Dataset extract:

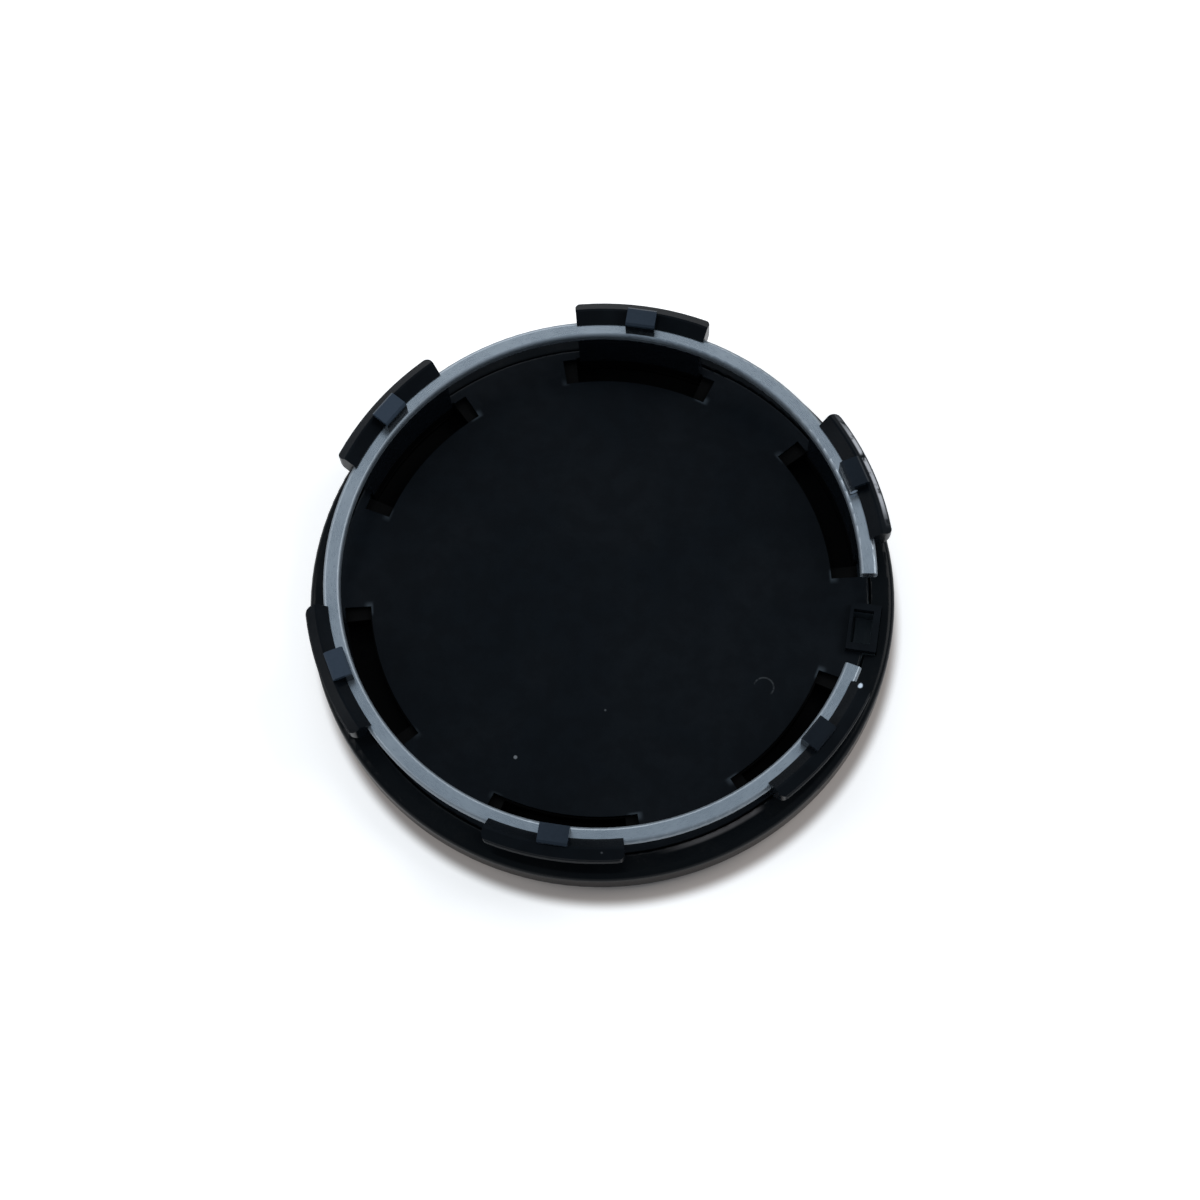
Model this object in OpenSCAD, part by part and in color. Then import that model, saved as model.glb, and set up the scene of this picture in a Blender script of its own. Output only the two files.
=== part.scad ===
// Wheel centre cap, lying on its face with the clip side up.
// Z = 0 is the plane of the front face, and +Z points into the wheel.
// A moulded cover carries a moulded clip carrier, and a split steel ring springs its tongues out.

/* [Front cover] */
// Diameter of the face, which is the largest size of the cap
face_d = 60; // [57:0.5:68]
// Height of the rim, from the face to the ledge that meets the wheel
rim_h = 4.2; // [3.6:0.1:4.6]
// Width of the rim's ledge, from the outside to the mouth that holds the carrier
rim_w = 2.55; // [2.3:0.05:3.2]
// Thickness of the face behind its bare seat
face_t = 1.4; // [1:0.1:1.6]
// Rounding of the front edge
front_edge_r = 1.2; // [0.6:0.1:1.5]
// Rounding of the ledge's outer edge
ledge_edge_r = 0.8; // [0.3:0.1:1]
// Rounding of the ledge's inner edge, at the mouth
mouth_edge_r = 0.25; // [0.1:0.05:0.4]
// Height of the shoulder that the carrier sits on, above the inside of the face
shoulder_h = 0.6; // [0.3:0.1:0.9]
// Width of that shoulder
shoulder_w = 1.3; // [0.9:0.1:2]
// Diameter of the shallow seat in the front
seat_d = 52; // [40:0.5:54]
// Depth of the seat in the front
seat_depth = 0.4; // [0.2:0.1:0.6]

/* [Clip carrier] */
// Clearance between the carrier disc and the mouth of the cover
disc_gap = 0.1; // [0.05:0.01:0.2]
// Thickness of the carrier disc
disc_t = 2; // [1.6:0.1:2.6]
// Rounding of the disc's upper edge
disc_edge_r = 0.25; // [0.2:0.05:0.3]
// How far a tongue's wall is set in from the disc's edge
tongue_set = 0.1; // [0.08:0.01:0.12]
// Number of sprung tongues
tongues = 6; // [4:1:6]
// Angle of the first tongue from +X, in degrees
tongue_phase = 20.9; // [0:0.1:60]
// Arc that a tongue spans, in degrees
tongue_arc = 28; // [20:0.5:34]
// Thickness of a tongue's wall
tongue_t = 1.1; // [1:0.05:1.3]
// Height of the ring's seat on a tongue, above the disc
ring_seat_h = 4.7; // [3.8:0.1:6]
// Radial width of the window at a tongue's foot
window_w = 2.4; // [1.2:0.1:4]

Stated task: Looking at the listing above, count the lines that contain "part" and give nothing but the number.

Answer to the problem: 2